→ **Work instructions**
The required output is a word-for-word copy of the lines from the line bearing "const clearFilm = new" through the line bearing "if empty is", inclusive, and no other lines.

→ **Source excerpt**
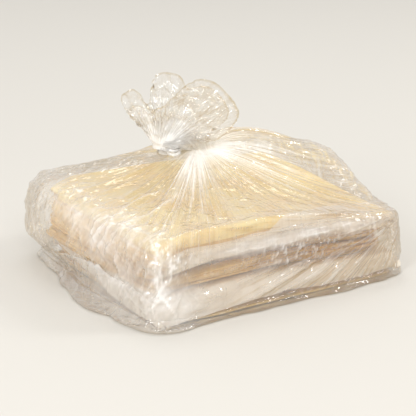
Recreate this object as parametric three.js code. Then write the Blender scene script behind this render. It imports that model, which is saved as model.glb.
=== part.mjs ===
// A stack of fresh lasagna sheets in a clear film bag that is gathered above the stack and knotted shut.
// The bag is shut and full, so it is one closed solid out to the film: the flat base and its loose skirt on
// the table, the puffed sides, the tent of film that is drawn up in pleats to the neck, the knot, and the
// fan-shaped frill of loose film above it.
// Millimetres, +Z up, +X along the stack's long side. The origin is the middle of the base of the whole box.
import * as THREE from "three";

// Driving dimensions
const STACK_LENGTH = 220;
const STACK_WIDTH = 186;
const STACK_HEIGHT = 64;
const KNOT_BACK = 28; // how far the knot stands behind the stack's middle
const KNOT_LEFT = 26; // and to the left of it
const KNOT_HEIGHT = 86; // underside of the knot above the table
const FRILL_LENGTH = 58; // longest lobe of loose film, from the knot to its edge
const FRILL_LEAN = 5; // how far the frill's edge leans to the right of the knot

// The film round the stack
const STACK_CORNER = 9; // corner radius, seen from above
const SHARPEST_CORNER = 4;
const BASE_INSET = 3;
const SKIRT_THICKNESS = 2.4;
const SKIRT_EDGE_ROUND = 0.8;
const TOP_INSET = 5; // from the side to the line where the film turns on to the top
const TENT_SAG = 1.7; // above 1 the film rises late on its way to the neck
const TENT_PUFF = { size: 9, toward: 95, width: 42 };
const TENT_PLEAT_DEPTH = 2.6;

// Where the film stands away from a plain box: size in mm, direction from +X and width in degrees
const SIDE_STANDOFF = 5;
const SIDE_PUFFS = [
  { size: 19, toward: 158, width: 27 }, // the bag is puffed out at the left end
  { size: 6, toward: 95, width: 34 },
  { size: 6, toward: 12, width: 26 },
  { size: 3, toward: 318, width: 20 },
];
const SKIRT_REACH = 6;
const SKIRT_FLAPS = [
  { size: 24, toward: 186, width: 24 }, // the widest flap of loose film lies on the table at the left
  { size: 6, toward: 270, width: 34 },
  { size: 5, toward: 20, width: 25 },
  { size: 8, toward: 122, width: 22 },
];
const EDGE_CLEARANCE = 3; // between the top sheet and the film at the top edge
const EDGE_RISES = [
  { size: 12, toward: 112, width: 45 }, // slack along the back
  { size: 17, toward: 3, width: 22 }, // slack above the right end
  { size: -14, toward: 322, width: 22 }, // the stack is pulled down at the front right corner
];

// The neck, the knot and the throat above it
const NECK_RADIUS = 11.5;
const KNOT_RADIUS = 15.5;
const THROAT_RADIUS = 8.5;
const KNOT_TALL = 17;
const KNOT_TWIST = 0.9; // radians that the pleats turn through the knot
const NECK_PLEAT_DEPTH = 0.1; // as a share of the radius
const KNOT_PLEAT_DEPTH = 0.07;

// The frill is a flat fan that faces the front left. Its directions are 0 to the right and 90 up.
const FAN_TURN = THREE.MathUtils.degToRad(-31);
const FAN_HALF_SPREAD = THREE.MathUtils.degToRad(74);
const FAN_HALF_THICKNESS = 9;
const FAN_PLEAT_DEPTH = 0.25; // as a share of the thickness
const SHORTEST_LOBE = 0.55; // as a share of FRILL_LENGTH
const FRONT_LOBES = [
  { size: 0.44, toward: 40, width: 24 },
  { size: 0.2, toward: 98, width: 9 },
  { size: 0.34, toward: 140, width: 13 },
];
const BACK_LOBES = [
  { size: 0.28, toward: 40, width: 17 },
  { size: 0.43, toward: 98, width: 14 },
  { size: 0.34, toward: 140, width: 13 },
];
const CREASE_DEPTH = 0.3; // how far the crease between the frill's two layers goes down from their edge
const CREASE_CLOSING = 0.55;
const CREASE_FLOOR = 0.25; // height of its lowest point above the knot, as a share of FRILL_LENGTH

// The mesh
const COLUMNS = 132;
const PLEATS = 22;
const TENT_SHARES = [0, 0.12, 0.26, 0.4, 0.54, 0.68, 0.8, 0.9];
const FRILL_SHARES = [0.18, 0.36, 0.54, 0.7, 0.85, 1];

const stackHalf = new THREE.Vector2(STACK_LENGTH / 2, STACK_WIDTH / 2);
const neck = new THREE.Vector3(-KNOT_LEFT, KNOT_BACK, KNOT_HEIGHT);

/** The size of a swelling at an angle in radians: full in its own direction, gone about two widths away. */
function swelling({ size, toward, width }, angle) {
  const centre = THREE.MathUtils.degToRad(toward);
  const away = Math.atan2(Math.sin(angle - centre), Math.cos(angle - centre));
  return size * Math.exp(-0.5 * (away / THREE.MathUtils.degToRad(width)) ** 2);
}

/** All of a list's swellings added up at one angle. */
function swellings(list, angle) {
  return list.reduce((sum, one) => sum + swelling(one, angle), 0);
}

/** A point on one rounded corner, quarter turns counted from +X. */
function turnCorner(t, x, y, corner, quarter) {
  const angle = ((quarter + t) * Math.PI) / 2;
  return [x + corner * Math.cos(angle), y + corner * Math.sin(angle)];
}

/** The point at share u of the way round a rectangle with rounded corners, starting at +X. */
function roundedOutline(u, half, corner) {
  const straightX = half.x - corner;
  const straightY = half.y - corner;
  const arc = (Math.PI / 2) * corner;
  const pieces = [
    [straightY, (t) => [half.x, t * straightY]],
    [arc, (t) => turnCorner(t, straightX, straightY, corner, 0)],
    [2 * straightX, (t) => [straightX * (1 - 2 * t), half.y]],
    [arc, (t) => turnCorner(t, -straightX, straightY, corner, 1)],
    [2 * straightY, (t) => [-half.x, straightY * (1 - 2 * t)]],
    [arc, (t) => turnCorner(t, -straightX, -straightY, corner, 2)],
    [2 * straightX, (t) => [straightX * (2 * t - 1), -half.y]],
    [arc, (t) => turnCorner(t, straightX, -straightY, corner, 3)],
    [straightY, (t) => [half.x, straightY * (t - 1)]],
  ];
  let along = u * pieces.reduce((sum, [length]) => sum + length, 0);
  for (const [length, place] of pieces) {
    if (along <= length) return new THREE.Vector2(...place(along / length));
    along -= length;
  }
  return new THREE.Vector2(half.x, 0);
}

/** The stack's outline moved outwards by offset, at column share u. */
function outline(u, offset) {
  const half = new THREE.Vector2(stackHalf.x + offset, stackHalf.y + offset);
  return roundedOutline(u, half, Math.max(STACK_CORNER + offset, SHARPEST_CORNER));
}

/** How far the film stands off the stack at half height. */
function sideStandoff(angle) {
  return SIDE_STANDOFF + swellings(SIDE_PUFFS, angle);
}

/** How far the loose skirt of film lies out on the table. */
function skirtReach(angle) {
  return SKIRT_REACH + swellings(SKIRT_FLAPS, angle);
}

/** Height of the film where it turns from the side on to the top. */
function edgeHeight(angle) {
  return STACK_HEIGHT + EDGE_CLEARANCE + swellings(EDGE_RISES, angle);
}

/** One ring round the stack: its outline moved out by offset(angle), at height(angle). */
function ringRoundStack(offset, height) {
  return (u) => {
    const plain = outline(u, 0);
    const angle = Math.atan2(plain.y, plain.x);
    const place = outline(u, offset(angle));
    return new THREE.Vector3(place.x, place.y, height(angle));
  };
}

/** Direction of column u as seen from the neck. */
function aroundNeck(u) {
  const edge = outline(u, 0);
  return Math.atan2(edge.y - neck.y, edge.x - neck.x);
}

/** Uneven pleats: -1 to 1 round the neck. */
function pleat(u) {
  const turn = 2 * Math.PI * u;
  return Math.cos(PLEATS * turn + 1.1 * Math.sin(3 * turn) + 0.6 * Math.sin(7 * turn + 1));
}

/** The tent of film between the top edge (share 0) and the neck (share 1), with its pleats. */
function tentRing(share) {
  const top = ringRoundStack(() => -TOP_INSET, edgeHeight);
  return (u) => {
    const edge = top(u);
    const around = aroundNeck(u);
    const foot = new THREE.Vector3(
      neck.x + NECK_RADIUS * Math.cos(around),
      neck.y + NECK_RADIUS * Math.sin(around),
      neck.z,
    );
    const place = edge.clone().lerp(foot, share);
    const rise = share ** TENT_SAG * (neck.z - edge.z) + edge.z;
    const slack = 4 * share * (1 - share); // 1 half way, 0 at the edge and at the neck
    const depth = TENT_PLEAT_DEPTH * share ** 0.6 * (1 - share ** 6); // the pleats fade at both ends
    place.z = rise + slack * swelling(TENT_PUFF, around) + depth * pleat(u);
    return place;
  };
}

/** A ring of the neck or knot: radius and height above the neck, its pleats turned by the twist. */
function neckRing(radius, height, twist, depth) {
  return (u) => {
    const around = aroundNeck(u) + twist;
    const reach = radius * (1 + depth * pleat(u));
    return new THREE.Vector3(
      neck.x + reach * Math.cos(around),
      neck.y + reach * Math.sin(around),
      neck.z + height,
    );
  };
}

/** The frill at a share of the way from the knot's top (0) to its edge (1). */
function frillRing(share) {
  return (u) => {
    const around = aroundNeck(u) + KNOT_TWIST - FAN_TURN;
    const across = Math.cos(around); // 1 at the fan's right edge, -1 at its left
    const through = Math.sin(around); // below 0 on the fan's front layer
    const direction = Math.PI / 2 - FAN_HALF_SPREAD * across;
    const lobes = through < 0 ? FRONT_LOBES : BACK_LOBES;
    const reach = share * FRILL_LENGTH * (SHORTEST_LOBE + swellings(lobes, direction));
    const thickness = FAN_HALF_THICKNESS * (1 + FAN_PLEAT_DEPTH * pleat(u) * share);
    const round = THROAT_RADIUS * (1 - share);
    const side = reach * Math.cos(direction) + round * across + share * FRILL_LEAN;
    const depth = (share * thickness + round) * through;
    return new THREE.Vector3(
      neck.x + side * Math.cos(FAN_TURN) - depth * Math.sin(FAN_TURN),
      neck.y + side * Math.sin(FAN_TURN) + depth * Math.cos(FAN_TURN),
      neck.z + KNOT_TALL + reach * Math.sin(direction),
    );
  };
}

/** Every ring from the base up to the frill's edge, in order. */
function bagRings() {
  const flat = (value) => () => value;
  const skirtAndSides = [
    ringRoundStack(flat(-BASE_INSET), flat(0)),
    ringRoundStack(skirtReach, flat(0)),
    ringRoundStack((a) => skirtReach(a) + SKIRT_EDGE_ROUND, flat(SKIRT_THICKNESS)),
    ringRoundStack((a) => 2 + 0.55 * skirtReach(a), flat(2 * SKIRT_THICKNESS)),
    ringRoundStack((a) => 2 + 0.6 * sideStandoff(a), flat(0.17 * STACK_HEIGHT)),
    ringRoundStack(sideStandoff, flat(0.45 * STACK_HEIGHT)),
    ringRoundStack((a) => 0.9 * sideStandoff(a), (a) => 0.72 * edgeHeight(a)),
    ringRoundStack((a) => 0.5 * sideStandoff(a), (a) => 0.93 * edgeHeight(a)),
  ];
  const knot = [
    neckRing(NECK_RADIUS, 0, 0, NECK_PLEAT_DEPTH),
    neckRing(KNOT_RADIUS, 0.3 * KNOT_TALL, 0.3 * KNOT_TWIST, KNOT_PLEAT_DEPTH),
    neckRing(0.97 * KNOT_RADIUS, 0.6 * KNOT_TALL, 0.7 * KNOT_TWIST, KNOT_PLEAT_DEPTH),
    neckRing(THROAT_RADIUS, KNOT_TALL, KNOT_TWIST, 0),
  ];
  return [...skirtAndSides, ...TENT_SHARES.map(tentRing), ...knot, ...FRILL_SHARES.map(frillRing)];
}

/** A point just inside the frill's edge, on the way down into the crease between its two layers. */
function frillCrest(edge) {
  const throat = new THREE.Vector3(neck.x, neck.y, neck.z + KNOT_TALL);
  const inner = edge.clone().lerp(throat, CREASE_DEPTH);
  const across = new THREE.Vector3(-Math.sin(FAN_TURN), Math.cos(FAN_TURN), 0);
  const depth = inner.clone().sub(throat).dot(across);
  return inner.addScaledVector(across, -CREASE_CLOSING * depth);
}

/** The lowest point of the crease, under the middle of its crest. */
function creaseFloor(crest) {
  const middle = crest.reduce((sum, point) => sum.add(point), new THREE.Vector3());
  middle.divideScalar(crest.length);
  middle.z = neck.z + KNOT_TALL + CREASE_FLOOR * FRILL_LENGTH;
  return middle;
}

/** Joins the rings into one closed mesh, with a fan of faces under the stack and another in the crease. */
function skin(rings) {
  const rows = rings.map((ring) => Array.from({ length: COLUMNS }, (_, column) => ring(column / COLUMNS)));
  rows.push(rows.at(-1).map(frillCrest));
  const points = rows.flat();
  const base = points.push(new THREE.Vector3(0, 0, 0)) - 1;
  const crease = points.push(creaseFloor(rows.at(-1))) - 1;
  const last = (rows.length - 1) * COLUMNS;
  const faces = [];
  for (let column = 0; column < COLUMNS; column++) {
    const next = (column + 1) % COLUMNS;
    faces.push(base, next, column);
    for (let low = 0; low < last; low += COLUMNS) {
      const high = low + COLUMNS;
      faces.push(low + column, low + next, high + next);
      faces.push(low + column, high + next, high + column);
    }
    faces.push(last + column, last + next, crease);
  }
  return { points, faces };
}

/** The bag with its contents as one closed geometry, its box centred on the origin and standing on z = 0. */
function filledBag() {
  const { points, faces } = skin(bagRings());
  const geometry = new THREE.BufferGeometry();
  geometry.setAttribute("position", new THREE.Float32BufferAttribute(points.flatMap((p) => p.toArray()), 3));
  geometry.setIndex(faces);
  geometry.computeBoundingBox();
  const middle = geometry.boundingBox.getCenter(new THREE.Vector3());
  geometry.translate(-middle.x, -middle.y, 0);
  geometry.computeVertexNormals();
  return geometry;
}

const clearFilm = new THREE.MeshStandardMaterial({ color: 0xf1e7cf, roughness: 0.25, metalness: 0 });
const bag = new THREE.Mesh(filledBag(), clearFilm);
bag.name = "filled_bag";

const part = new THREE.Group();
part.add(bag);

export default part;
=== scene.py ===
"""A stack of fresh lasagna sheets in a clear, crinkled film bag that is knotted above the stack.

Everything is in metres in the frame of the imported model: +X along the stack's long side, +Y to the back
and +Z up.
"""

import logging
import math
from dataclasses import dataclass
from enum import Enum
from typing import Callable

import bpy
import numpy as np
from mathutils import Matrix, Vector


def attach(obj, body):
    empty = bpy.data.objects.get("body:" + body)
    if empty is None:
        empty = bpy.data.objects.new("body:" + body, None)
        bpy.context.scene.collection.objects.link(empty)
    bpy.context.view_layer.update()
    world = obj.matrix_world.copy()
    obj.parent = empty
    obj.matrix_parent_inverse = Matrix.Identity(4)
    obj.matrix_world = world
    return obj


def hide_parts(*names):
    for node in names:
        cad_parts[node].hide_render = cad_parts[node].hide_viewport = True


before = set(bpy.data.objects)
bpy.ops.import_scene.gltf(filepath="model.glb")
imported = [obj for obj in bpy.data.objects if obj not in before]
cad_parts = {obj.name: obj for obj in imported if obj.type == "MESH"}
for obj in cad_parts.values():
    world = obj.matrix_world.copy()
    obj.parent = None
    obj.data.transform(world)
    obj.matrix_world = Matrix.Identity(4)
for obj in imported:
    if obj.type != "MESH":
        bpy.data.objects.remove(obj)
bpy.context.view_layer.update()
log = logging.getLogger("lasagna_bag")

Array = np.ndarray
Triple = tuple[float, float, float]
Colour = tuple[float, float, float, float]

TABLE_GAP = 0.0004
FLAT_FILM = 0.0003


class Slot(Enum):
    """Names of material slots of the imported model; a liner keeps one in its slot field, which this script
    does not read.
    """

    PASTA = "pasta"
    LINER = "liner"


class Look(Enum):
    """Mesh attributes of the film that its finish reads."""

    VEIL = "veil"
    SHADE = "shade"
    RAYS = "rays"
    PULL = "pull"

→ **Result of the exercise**
const clearFilm = new THREE.MeshStandardMaterial({ color: 0xf1e7cf, roughness: 0.25, metalness: 0 });
const bag = new THREE.Mesh(filledBag(), clearFilm);
bag.name = "filled_bag";

const part = new THREE.Group();
part.add(bag);

export default part;
=== scene.py ===
"""A stack of fresh lasagna sheets in a clear, crinkled film bag that is knotted above the stack.

Everything is in metres in the frame of the imported model: +X along the stack's long side, +Y to the back
and +Z up.
"""

import logging
import math
from dataclasses import dataclass
from enum import Enum
from typing import Callable

import bpy
import numpy as np
from mathutils import Matrix, Vector


def attach(obj, body):
    empty = bpy.data.objects.get("body:" + body)
    if empty is None:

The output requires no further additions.